2. Very little collegiality within the department. This relates to #1, but is more about the work environment. People just don’t talk to each other much, let alone creating scientific collaborations. There are a number of department members I pass in the hallway that know who I am, but they refuse to even make eye contact. It’s just not a very nice place to work.

3. Big heads at conferences. I specifically don’t like people that think Astronomy is the end-all and be-all in life, and what they are doing is so incredibly important. Yes, your research is interesting, but don’t act like you’re God because you have some data of some random object that someone else doesn’t.

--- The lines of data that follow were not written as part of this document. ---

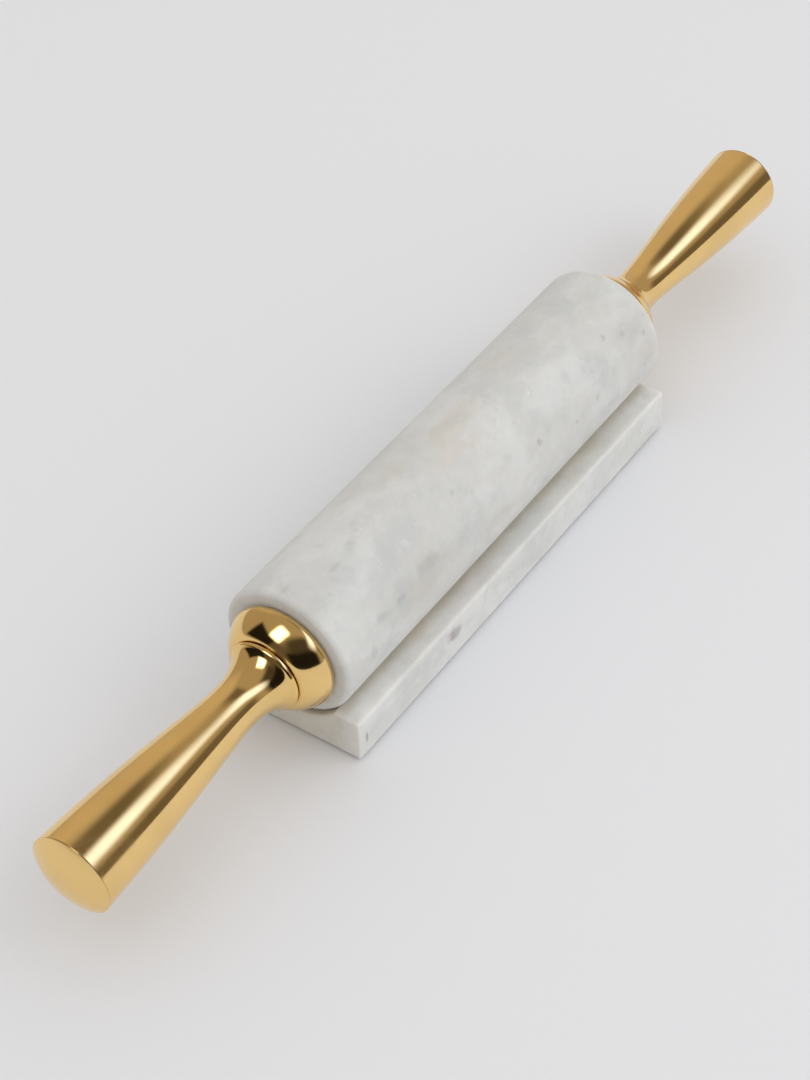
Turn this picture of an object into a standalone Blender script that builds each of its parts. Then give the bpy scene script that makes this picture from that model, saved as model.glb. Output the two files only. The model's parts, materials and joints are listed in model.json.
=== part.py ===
"""Marble rolling pin with turned brass handles, lying in its marble cradle stand.

Metres, +Z up. The pin's axis runs along X. The stand rests on z = 0, and the origin is
under the middle of the pin. Each end of the pin is built from the same outlines, once
towards -X and once towards +X.
"""
import math

import bmesh
import bpy
from mathutils import Vector
from mathutils.geometry import interpolate_bezier

# ---------------------------------------------------------------- driving dimensions
# Gaps
FIT_GAP = 0.0003          # between pieces that touch or are fixed to each other
RUNNING_GAP = 0.0003      # between the axle and what turns on it
TURNING_CLEARANCE = 0.0008  # between the nut or washer and the collar that turns around it

# Marble roller
ROLLER_RADIUS = 0.0270
ROLLER_LENGTH = 0.2145
ROLLER_EDGE_ROUND = 0.0023
ROLLER_BORE_RADIUS = 0.0065
COUNTERBORE_RADIUS = 0.0130

# Axle, bushes, washers and nuts
AXLE_RADIUS = 0.0040
AXLE_CHAMFER = 0.0006
AXLE_ENGAGEMENT = 0.0320  # how far the axle reaches past the handle's base
BUSH_LENGTH = 0.0100
WASHER_RADIUS = 0.0080
WASHER_THICKNESS = 0.0016
NUT_FLATS = 0.0130        # across flats
NUT_THICKNESS = 0.0065

# Bell collar
COLLAR_RADIUS = 0.0216    # widest
COLLAR_BULGE = 0.0022     # from the seat on the marble to the widest place
COLLAR_SEAT_RADIUS = 0.0198
COLLAR_DEPTH = 0.0122
COLLAR_NOSE_RADIUS = 0.0149
COLLAR_CREST_REACH = 0.0034  # how far the front's curve runs level from the widest place
COLLAR_NOSE_REACH = 0.0024   # how far it runs square to the axis at the nose
SPIGOT_LENGTH = 0.0080

# Handle grip, measured from its base outwards
GRIP_LENGTH = 0.10375
GRIP_WALL = 0.0020
BASE_RADIUS = 0.0146
BASE_BAND = 0.0016        # straight band at the base
FLARE_REACH = 0.0016      # how far the flare's curve pulls out from the band
FLARE_DROP = 0.0030       # how far it pulls in
WAIST_POSITION = 0.0175
WAIST_RADIUS = 0.0093
WAIST_REACH_IN = 0.0080   # length of the curve's pull on each side of the waist
WAIST_REACH_OUT = 0.0140
SWELL_POSITION = 0.0540
SWELL_RADIUS = 0.0142
RIM_RADIUS = 0.0161

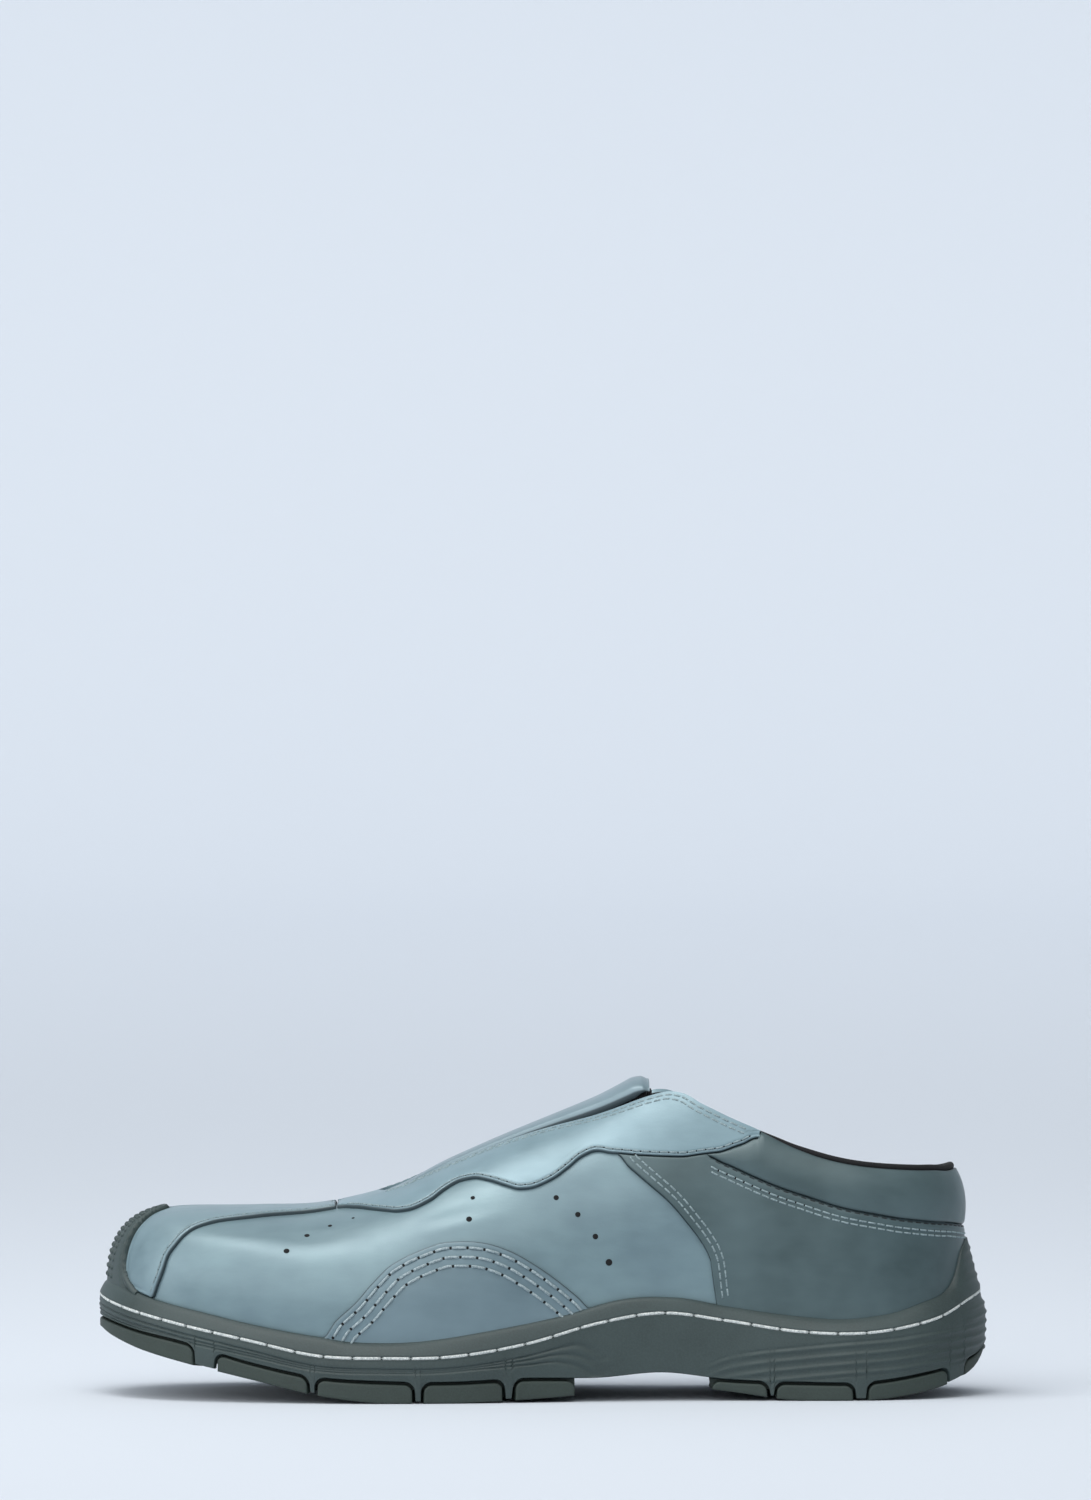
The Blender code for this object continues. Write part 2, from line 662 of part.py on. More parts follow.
def midsole():
    colour = (0.055, 0.075, 0.075)
    body = finish(rings(round_heel(SOLE_STEPS), cup_profile, True), "midsole", colour, 0.6)
    extras = []
    bumper = shell(
        both_sides((0.0, 0.35, 0.65, 0.85, 1.0, 1.08, 1.15, 1.22)),
        lambda s: 0.045,
        lambda s: along(BUMPER, s) - margin(s),
        lambda s, t: 2 * GAP,
        lambda s, t: 2 * GAP + BUMPER_WALL * (1 - 0.35 * max(0.0, 8 * t - 7)),
        8,
    )
    extras.append(finish(bumper, "bumper", colour, 0.6))
    for start, end in sides(BRIDGES):
        stations = steps_between(start, end, 2)
        bridge = block(stations, LUG_INSET + BRIDGE_DEPTH, LUG_INSET, BRIDGE_CLEARANCE, BRIDGE_ROOT)
        extras.append(finish(bridge, "bridge", colour, 0.6))
    fuse(body, extras)
    return body


# Treads: a plate under the forefoot and one under the heel, with lugs and cross bars
def tread(name, span, closed_end, lugs, wrap, bars):
    colour = (0.04, 0.06, 0.05)

    def plate_profile(station):
        pair = (station, ROUND - station)
        top = [hung(s, flare(s) - TREAD_INSET, "under", -GAP) for s in pair]
        bottom = [hung(s, flare(s) - TREAD_INSET, "under", -GAP - TREAD_PLATE) for s in pair]
        return [middle(top), top[0], bottom[0], middle(bottom)]

    steps = steps_between(span[0], span[1], 2 * round(span[1] - span[0]))
    stations = both_sides(steps) if closed_end == "toe" else round_heel(steps)
    body = finish(rings(stations, plate_profile, False), name, colour, 0.7)
    extras = []
    for start, end in sides(lugs) + [wrap]:
        count = max(2, round(2.4 * (end - start)))
        rows = 4 if (start, end) == wrap else 1
        lug = block(steps_between(start, end, count), LUG_DEPTH, LUG_INSET, 0.0, -GAP - LUG_GROOVE, rows)
        extras.append(finish(lug, "lug", colour, 0.7))
    for start, end in bars:
        bar = slab(2, 1)
        for vert in bar.verts:
            station = start + (end - start) * vert.co.x / 2
            place = station if vert.co.y < 0.5 else ROUND - station
            name, rise = ("under", -GAP - 2 * LUG_GROOVE) if vert.co.z > 0.5 else ("ground", BAR_RISE)
            vert.co = hung(place, flare(station) - LUG_DEPTH + BAR_OVERLAP, name, rise)
        extras.append(finish(bar, "bar", colour, 0.7))
    fuse(body, extras)
    return body


upper()
overlays()
strap()
gore()
insole()
midsole()
tread("tread_forefoot", (0.0, TREAD_FRONT_END), "toe", LUGS_FRONT, (-TOE_LUG_END, TOE_LUG_END), BARS_FRONT)
tread(
    "tread_heel", (TREAD_HEEL_START, float(HEEL)), "heel", LUGS_HEEL,
    (HEEL_LUG_START, ROUND - HEEL_LUG_START), BARS_HEEL,
)

# The origin is on the floor under the middle of the sole's outline
outline = [vert.co for vert in bpy.data.objects["midsole"].data.vertices]
middle_x = (min(co.x for co in outline) + max(co.x for co in outline)) / 2
middle_y = (min(co.y for co in outline) + max(co.y for co in outline)) / 2
for piece in bpy.data.objects:
    piece.location = (-middle_x, -middle_y, 0.0)
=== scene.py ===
import bpy
import bmesh
import math
import numpy as np
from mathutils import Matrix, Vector


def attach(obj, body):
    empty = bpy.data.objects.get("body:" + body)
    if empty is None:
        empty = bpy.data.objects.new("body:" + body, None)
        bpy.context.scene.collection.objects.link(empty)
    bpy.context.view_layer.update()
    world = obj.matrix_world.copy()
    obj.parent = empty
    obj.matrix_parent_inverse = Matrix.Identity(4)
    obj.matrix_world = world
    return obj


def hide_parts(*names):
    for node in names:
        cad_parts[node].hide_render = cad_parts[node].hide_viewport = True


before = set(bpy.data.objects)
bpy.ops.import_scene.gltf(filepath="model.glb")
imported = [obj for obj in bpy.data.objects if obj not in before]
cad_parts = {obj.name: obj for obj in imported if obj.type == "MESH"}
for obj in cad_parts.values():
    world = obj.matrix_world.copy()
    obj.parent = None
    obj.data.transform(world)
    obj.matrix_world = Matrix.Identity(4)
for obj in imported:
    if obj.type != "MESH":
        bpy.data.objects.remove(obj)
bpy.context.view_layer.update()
print("frame loaded")

# The shoe's own sizes, in metres, as the frame has them
shoe = {
    "soleLength": 0.300,
    "ballWidth": 0.093,
    "instepRise": 0.0932,
    "seatHeight": 0.020,
    "soleFlare": 0.006,
    "gap": 0.0003,
    "wall": 0.002,
    "lipWidth": 0.0019,
    "underBevel": 0.0011,
}

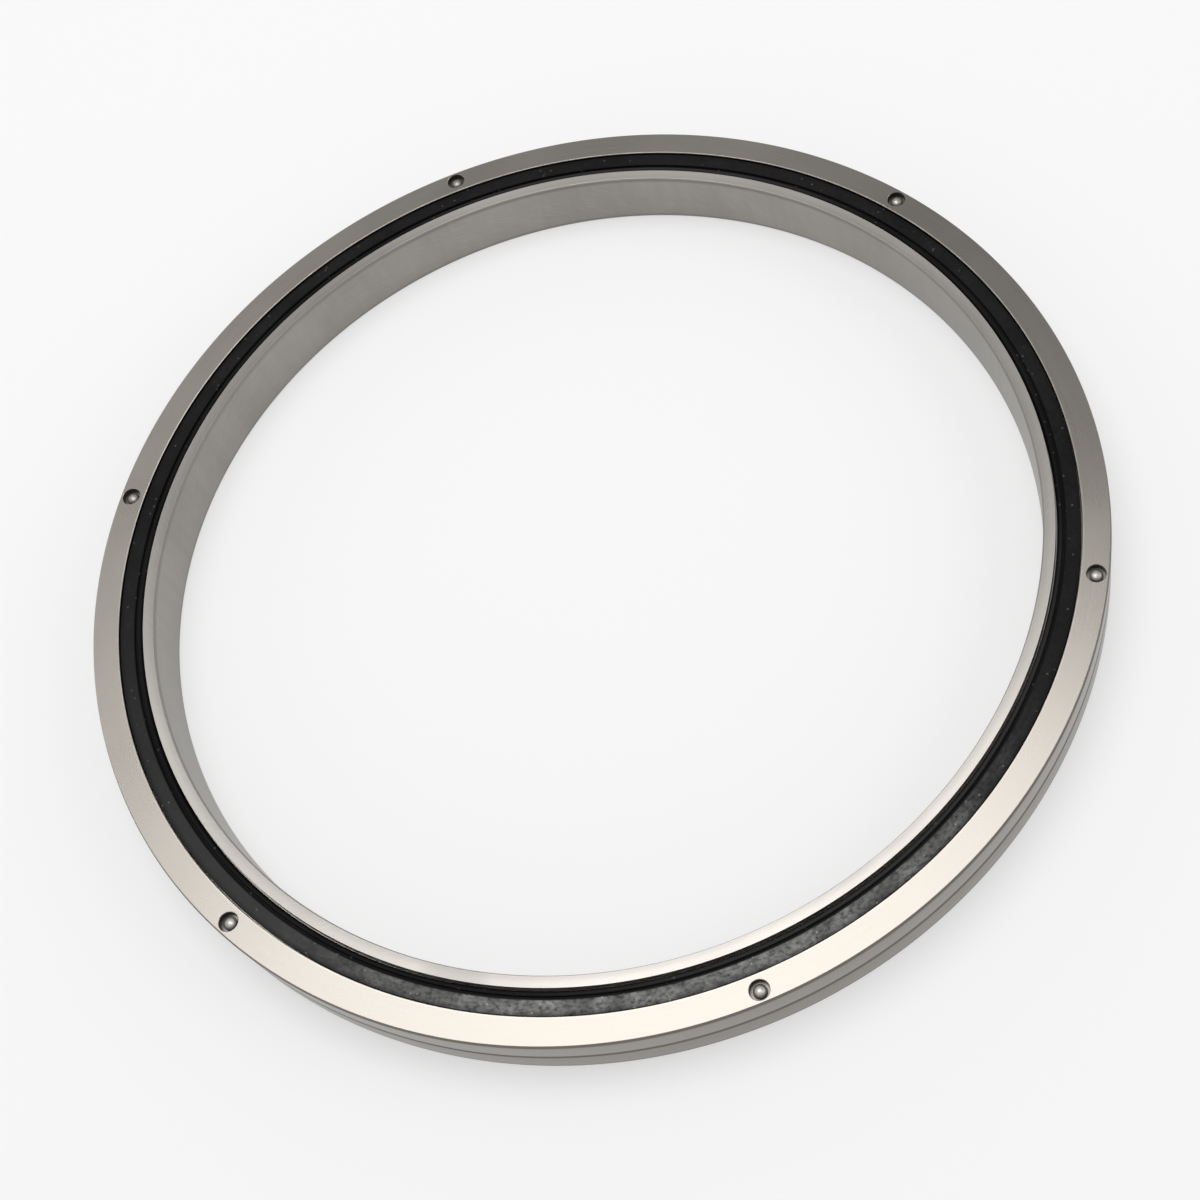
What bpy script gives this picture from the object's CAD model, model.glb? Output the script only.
"""The finished look of a thin section crossed roller bearing: two ground steel
rings, a rubber seal in each face, domed rivets, and the nylon cage with its
crossed rollers. The file is laid out as an add-on and is run as a script.

Outlines are (radius, height) points, with heights measured from the mid-plane
between the two faces, and every turned piece is spun from one of them."""

import math

import bmesh
import bpy
from bpy.props import (
    FloatProperty,
    FloatVectorProperty,
    IntProperty,
    PointerProperty,
)
from mathutils import Euler, Matrix, Vector


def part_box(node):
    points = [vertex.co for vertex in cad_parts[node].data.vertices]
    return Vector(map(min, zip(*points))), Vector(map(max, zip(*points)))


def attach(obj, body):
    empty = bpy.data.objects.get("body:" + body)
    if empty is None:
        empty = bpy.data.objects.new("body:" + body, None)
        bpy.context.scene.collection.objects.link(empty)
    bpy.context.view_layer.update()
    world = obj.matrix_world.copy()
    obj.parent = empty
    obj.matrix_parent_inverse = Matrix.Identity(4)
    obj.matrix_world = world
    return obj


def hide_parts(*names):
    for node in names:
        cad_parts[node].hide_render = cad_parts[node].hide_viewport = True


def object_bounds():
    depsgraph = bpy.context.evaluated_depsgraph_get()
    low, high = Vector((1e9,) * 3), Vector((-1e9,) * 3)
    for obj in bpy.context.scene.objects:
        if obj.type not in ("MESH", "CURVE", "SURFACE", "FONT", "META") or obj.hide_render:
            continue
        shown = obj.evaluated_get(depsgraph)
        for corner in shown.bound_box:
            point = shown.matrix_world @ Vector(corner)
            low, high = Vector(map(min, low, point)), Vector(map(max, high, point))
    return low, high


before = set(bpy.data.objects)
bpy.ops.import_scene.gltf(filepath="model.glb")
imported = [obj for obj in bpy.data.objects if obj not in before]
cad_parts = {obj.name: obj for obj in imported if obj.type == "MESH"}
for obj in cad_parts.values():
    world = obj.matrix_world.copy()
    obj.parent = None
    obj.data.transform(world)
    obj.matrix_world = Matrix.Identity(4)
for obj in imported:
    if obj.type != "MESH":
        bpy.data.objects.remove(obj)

bl_info = {
    "name": "Crossed Roller Bearing",
    "version": (1, 0, 0),
    "blender": (4, 5, 0),
    "location": "3D View > Sidebar > Bearing",
    "description": "Builds the pieces of a thin section crossed roller bearing and a plain stage",
    "category": "Object",
}

MM = 0.001

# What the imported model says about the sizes
CAD_LOW, CAD_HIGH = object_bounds()
RING_LOW, RING_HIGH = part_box("outer_ring_upper")
SEAL_LOW, SEAL_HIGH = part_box("upper_seal")
RIVET_LOW, RIVET_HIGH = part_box("rivet_1")
CAGE_LOW, CAGE_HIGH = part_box("cage")
MIDDLE = (CAD_LOW.z + CAD_HIGH.z) / 2

# How finely the turned pieces are spun
RING_STEPS = 360
ROLLER_STEPS = 28
RIVET_STEPS = 40
HOLE_STEPS = 48
FILLET_STEPS = 2
DOME_STEPS = 12
RING_SMOOTH_ANGLE = math.radians(12)
DOME_SMOOTH_ANGLE = math.radians(26)

# Points of an outline that are closer than this are one point
WELD_DISTANCE = 0.0001 * MM

# How far a cutter runs past the surface that it opens
CUTTER_OVERRUN = 0.5 * MM

# How far the edges of the cage and of the rollers are broken
CAGE_FILLET = 0.1 * MM
ROLLER_FILLET = 0.06 * MM

# How far the floor lies under the bearing, the nearest that the camera sees,
# and the width of its sensor in millimetres
FLOOR_GAP = 0.05 * MM
NEAREST = 10 * MM
SENSOR_WIDTH = 36.0

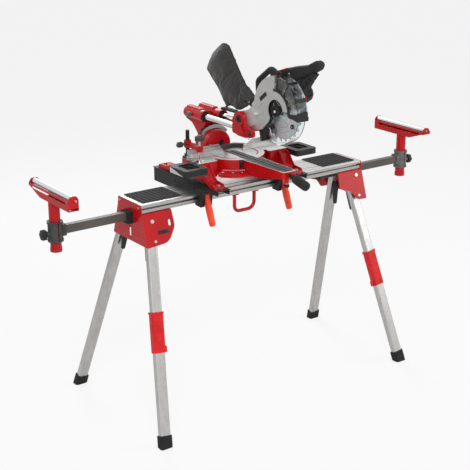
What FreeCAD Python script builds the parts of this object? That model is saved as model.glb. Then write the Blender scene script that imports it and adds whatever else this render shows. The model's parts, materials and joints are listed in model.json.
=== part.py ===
import FreeCAD, Part
import math
import os

V = FreeCAD.Vector

# ---------------------------------------------------------------- driving dimensions, mm
# Stand
rail_length = 1000
rail_width = 150
rail_top = 800
rail_depth = 32
rail_under = rail_top - rail_depth
splay = 17.5            # legs lean this far out to the front and back, degrees
lean = 7.5              # and this far out to the ends
hinge_x = 468
hinge_z = 735
plate_y = 80            # half width of the end brackets where they meet the rail
leg_wide = 40
leg_thick = 25
leg_inset = 14.6        # leg centre inside the left bracket's side sheet
nest = 32               # the right-hand legs sit this much further in, to fold beside the left
foot_reach = 775        # hinge to floor along a leg
arm_z = 748
post_x = 790
post_r = 19
bar_x = 172.5           # tool bars, each side of the saw's centre
bar_half = 25
bar_height = 40
bar_reach = 205
# Saw, measured from the turntable's axis at the height of the table
saw_x = -75
saw_y = -28
base_height = 72
table_r = 110
wing_x = 195
wing_front = -62
wing_back = 50
slot_front = -316
arm_tip = -324
tilt_z = 0
rail_x = 30
rail_z = 110
rail_r = 11
pivot_y = -103
pivot_z = 150
blade_y = -275
blade_z = 203
blade_r = 105
guard_r = 119
left_face = -26
right_face = 12
rest_y = 76             # the stand's centre line behind the middle of the whole outline

table_z = rail_top + 0.3 + bar_height + base_height
handle_line = V(0, -math.cos(math.radians(13)), -math.sin(math.radians(13)))
trigger_pin = (-323, 321)
hold_x = -176           # post of the hold-down clamp
hold_y = 38
hold_reach = 75


# ---------------------------------------------------------------- shape helpers
def box(x0, x1, y0, y1, z0, z1):
    return Part.makeBox(x1 - x0, y1 - y0, z1 - z0, V(x0, y0, z0))


def rod(start, end, radius):
    axis = end.sub(start)
    return Part.makeCylinder(radius, axis.Length, start, axis)


def join(shapes):
    whole = shapes[0]
    for other in shapes[1:]:
        whole = whole.fuse(other)
    return whole.removeSplitter()


def mirrored(shape):
    return shape.mirror(V(0, 0, 0), V(1, 0, 0))


def lay(shape, plane):
    # turns a flat shape drawn in XY so that its two axes become those of the named plane
    if plane == "yz":
        shape.Placement = FreeCAD.Placement(V(0, 0, 0), FreeCAD.Rotation(V(0, 1, 0), V(0, 0, 1), V(1, 0, 0)))
    if plane == "xz":
        shape.rotate(V(0, 0, 0), V(1, 0, 0), 90)
    return shape


def lift(plane, distance):
    return {"xy": V(0, 0, distance), "yz": V(distance, 0, 0), "xz": V(0, distance, 0)}[plane]


def rounded_wire(points):
    # points are (a, b) or (a, b, corner radius)
    corners = []
    for index, point in enumerate(points):
        here = V(point[0], point[1], 0)
        if len(point) == 2:
            corners.append((here, None, here))
            continue
        radius = point[2]
        before = V(points[index - 1][0], points[index - 1][1], 0).sub(here).normalize()
        following = points[(index + 1) % len(points)]
        after = V(following[0], following[1], 0).sub(here).normalize()
        half = before.getAngle(after) / 2
        back = radius / math.tan(half)
        middle_way = before.add(after).normalize()
        centre = here + middle_way * (radius / math.sin(half))
        corners.append((here + before * back, centre - middle_way * radius, here + after * back))
    edges = []
    for index, (start, middle, end) in enumerate(corners):
        if middle is not None:
            edges.append(Part.Arc(start, middle, end).toShape())
        onward = corners[(index + 1) % len(corners)][0]
        if end.distanceToPoint(onward) > 1e-4:
            edges.append(Part.makeLine(end, onward))
    return Part.Wire(edges)


def prism(points, plane, low, high):
    face = lay(Part.Face(rounded_wire(points)), plane)
    face.translate(lift(plane, low))
    return face.extrude(lift(plane, high - low))


def disc(radius, plane, low, high, a=0, b=0):
    normal = lift(plane, 1)
    at = {"xy": V(a, b, low), "yz": V(low, a, b), "xz": V(a, low, b)}[plane]
    return Part.makeCylinder(radius, high - low, at, normal)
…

In the grand scheme of things, you’re not that important, and neither is your work, so stop acting like an asshole and have respect for your fellow researchers.

4. The definition of “success”. It bothers me that success means making your research your life, and anything you do outside of research is taking away from your career. I generally get the feeling that having a family is still looked down upon in this day and age – and taking maternity leave is basically the equivalent to career suicide.

5. Selling out. I don’t understand the attitude that taking a job besides a purely academic one is considered selling out or failing. Why is working in industry selling out – because you make more money? Because you may not be able to direct your own research? Perhaps there are people out there that don’t want to run their own research lab (the shock! the horror!). Or what about teaching? Is the old adage “if you can’t do, teach” correct? I have to completely disagree with this – how can anyone think that teaching is not totally important to our society? What ever happened to choosing a career path based on what one enjoys, instead of having to fit into some mold of what is deemed successful?

As you can see, there are many things that absolutely turn me off from a life in academia. Something that I have recently realized is perhaps it has just been my PhD experience that has generated this attitude. Maybe things could be better for me elsewhere.